┌─ STORED DATA

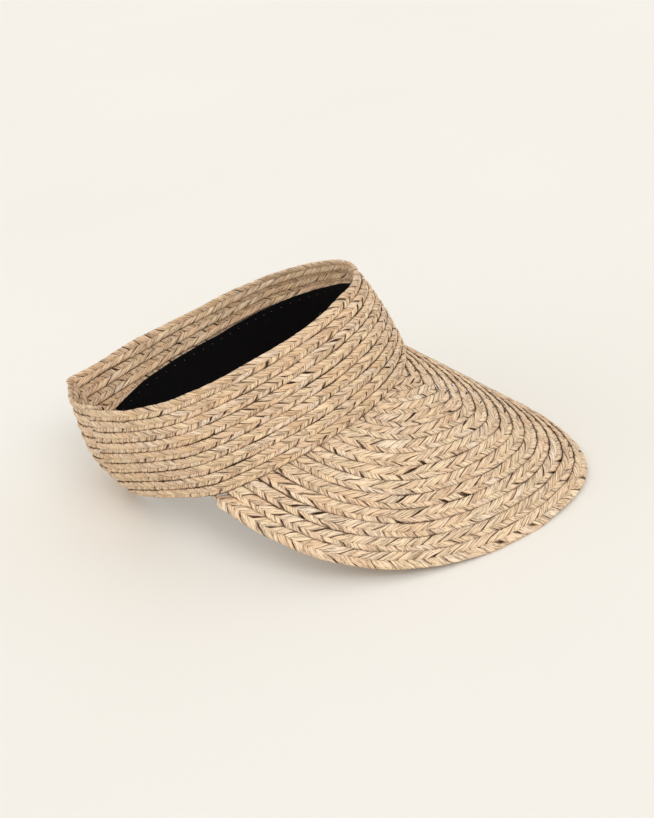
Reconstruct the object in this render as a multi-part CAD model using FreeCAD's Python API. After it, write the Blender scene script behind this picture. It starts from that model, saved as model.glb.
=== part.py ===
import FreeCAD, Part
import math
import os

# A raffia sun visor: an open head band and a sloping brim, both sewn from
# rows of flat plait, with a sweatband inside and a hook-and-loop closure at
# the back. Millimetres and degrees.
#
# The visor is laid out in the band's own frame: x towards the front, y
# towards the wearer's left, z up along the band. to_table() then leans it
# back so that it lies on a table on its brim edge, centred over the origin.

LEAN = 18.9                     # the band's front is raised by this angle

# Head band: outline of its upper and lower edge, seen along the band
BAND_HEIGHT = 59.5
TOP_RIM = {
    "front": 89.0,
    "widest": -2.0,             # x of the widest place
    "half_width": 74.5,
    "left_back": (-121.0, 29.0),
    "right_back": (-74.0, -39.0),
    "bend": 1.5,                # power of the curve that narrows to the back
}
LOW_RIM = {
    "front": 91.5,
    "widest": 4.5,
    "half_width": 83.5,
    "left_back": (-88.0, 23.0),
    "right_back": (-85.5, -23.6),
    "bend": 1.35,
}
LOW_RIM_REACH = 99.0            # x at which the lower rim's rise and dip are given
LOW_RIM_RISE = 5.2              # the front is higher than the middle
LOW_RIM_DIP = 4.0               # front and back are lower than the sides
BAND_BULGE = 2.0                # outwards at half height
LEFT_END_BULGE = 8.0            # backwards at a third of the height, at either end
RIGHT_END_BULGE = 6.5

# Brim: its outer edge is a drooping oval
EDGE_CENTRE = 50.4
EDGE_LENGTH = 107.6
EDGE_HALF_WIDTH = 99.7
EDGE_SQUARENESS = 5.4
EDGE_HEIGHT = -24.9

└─

Your answer should be exactly the lines of the data above, from the first through the line containing "LEAN = 18.9".

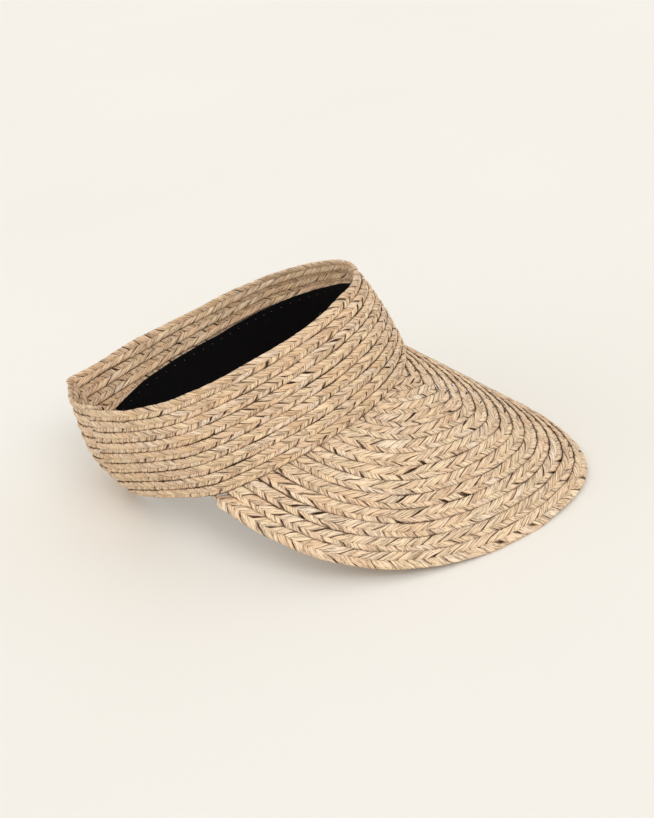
Reconstruct the object in this render as a multi-part CAD model using FreeCAD's Python API. After it, write the Blender scene script behind this picture. It starts from that model, saved as model.glb.
=== part.py ===
import FreeCAD, Part
import math
import os

# A raffia sun visor: an open head band and a sloping brim, both sewn from
# rows of flat plait, with a sweatband inside and a hook-and-loop closure at
# the back. Millimetres and degrees.
#
# The visor is laid out in the band's own frame: x towards the front, y
# towards the wearer's left, z up along the band. to_table() then leans it
# back so that it lies on a table on its brim edge, centred over the origin.

LEAN = 18.9                     # the band's front is raised by this angle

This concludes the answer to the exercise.